--- START OF Dataset extract ---
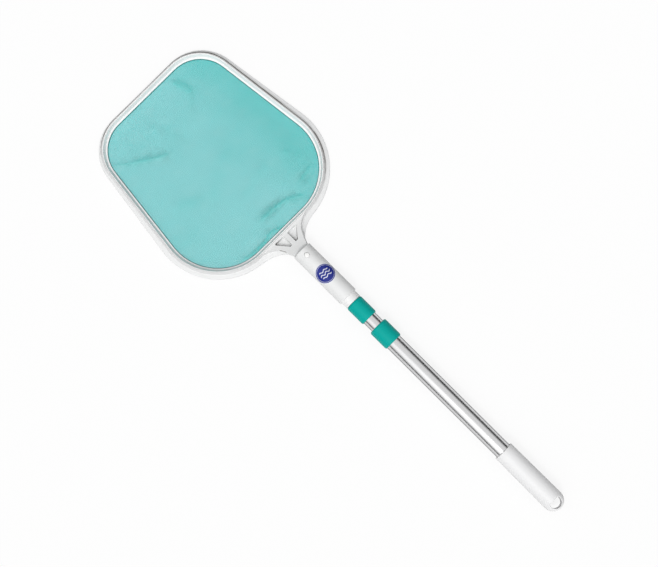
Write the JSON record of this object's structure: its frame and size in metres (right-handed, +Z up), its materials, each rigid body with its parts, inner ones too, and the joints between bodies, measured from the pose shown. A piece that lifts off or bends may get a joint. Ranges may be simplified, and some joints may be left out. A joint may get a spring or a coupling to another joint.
{
  "type": "leaf skimmer net",
  "caption": "Flat leaf skimmer: a framed fine net on a telescopic pole with twist locks, a snap button and a grip with a hanging hole.",
  "frame": {"origin": "centre of the object's footprint, on the floor that the head frame and the grip rest on", "axes": "+Y along the pole from the grip to the leading edge of the head, +Z up out of the net, +X to the right seen from above with the head away"},
  "size_m": [0.2852, 0.8428, 0.0318],
  "materials": {
    "head_plastic": "injection moulded, fine satin, white",
    "ring_plastic": "injection moulded, fine satin, white",
    "net_mesh": "fine woven nylon mesh, light turquoise",
    "label_film": "printed vinyl film, dark blue",
    "adapter_plastic": "injection moulded, satin, white",
    "button_plastic": "moulded, polished, white",
    "spring_steel": "spring steel strip",
    "tube_aluminium": "drawn and anodised, satin",
    "lock_nylon_dark": "glass-filled nylon, dark grey",
    "lock_nylon_light": "natural nylon",
    "screw_steel": "zinc-plated steel",
    "collar_plastic": "moulded, satin, teal",
    "grip_plastic": "moulded, satin, white"
  },
  "bodies": {
    "outer_section": {"outer_tube": "tube_aluminium", "lower_collar": "collar_plastic", "grip": "grip_plastic"},
    "lower_lock": {"lower_lock_sleeve": "lock_nylon_light"},
    "lower_cone": {"lower_lock_cone": "lock_nylon_dark"},
    "middle_section": {"middle_tube": "tube_aluminium", "upper_collar": "collar_plastic", "lower_lock_plug": "lock_nylon_dark", "lower_lock_screw": "screw_steel"},
    "upper_lock": {"upper_lock_sleeve": "lock_nylon_light"},
    "upper_cone": {"upper_lock_cone": "lock_nylon_dark"},
    "head_section": {"head_frame": "head_plastic", "retaining_ring": "ring_plastic", "net": "net_mesh", "label": "label_film", "pole_adapter": "adapter_plastic", "inner_tube": "tube_aluminium", "upper_lock_plug": "lock_nylon_dark", "upper_lock_screw": "screw_steel", "snap_spring": "spring_steel"},
    "snap_button": {"snap_button": "button_plastic"}
  },
  "joints": [
    {"name": "lower_slide", "type": "slide", "parent": "outer_section", "child": "lower_lock", "axis": [0, 1, 0], "range_m": [-0.0157, 0.2332]},
    {"name": "lower_twist", "type": "hinge", "parent": "lower_lock", "child": "middle_section", "pos_m": [0, -0.35465, 0.0157], "axis": [0, 1, 0], "range_deg": [0, 120]},
    {"name": "lower_cone_draw", "type": "slide", "parent": "lower_lock", "child": "lower_cone", "axis": [0, -1, 0], "range_m": [0, 0.001]},
    {"name": "upper_slide", "type": "slide", "parent": "middle_section", "child": "upper_lock", "axis": [0, 1, 0], "range_m": [0, 0.2277]},
    {"name": "upper_twist", "type": "hinge", "parent": "upper_lock", "child": "head_section", "pos_m": [0, -0.30165, 0.0157], "axis": [0, 1, 0], "range_deg": [0, 120]},
    {"name": "upper_cone_draw", "type": "slide", "parent": "upper_lock", "child": "upper_cone", "axis": [0, -1, 0], "range_m": [0, 0.001]},
    {"name": "snap_press", "type": "slide", "parent": "head_section", "child": "snap_button", "axis": [0, 0, -1], "range_m": [0, 0.0033], "stiffness_N_per_m": 800, "springref_m": -0.002, "deforming": ["snap_spring"]}
  ],
  "couplings": [
    {"joint": "lower_cone_draw", "follows": "lower_twist", "m_per_rad": 0.000477},
    {"joint": "upper_cone_draw", "follows": "upper_twist", "m_per_rad": 0.000477}
  ]
}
--- END OF Dataset extract ---
__Set task__: Copy out the whole listing exactly as written.

__Answer for the task__:
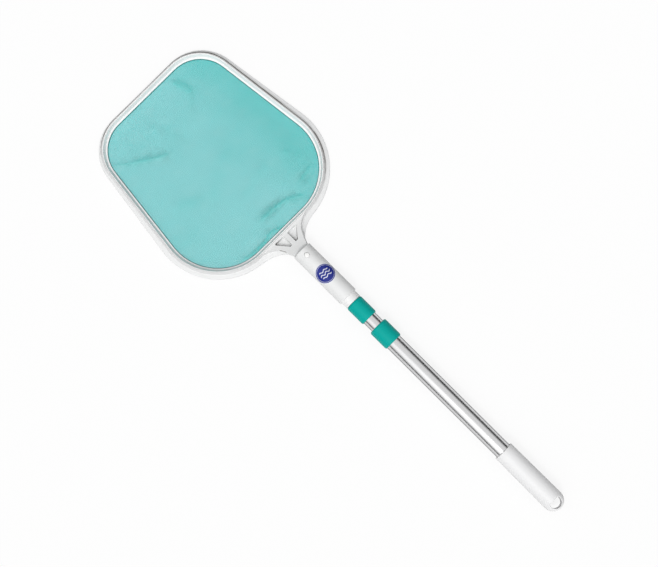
Write the JSON record of this object's structure: its frame and size in metres (right-handed, +Z up), its materials, each rigid body with its parts, inner ones too, and the joints between bodies, measured from the pose shown. A piece that lifts off or bends may get a joint. Ranges may be simplified, and some joints may be left out. A joint may get a spring or a coupling to another joint.
{
  "type": "leaf skimmer net",
  "caption": "Flat leaf skimmer: a framed fine net on a telescopic pole with twist locks, a snap button and a grip with a hanging hole.",
  "frame": {"origin": "centre of the object's footprint, on the floor that the head frame and the grip rest on", "axes": "+Y along the pole from the grip to the leading edge of the head, +Z up out of the net, +X to the right seen from above with the head away"},
  "size_m": [0.2852, 0.8428, 0.0318],
  "materials": {
    "head_plastic": "injection moulded, fine satin, white",
    "ring_plastic": "injection moulded, fine satin, white",
    "net_mesh": "fine woven nylon mesh, light turquoise",
    "label_film": "printed vinyl film, dark blue",
    "adapter_plastic": "injection moulded, satin, white",
    "button_plastic": "moulded, polished, white",
    "spring_steel": "spring steel strip",
    "tube_aluminium": "drawn and anodised, satin",
    "lock_nylon_dark": "glass-filled nylon, dark grey",
    "lock_nylon_light": "natural nylon",
    "screw_steel": "zinc-plated steel",
    "collar_plastic": "moulded, satin, teal",
    "grip_plastic": "moulded, satin, white"
  },
  "bodies": {
    "outer_section": {"outer_tube": "tube_aluminium", "lower_collar": "collar_plastic", "grip": "grip_plastic"},
    "lower_lock": {"lower_lock_sleeve": "lock_nylon_light"},
    "lower_cone": {"lower_lock_cone": "lock_nylon_dark"},
    "middle_section": {"middle_tube": "tube_aluminium", "upper_collar": "collar_plastic", "lower_lock_plug": "lock_nylon_dark", "lower_lock_screw": "screw_steel"},
    "upper_lock": {"upper_lock_sleeve": "lock_nylon_light"},
    "upper_cone": {"upper_lock_cone": "lock_nylon_dark"},
    "head_section": {"head_frame": "head_plastic", "retaining_ring": "ring_plastic", "net": "net_mesh", "label": "label_film", "pole_adapter": "adapter_plastic", "inner_tube": "tube_aluminium", "upper_lock_plug": "lock_nylon_dark", "upper_lock_screw": "screw_steel", "snap_spring": "spring_steel"},
    "snap_button": {"snap_button": "button_plastic"}
  },
  "joints": [
    {"name": "lower_slide", "type": "slide", "parent": "outer_section", "child": "lower_lock", "axis": [0, 1, 0], "range_m": [-0.0157, 0.2332]},
    {"name": "lower_twist", "type": "hinge", "parent": "lower_lock", "child": "middle_section", "pos_m": [0, -0.35465, 0.0157], "axis": [0, 1, 0], "range_deg": [0, 120]},
    {"name": "lower_cone_draw", "type": "slide", "parent": "lower_lock", "child": "lower_cone", "axis": [0, -1, 0], "range_m": [0, 0.001]},
    {"name": "upper_slide", "type": "slide", "parent": "middle_section", "child": "upper_lock", "axis": [0, 1, 0], "range_m": [0, 0.2277]},
    {"name": "upper_twist", "type": "hinge", "parent": "upper_lock", "child": "head_section", "pos_m": [0, -0.30165, 0.0157], "axis": [0, 1, 0], "range_deg": [0, 120]},
    {"name": "upper_cone_draw", "type": "slide", "parent": "upper_lock", "child": "upper_cone", "axis": [0, -1, 0], "range_m": [0, 0.001]},
    {"name": "snap_press", "type": "slide", "parent": "head_section", "child": "snap_button", "axis": [0, 0, -1], "range_m": [0, 0.0033], "stiffness_N_per_m": 800, "springref_m": -0.002, "deforming": ["snap_spring"]}
  ],
  "couplings": [
    {"joint": "lower_cone_draw", "follows": "lower_twist", "m_per_rad": 0.000477},
    {"joint": "upper_cone_draw", "follows": "upper_twist", "m_per_rad": 0.000477}
  ]
}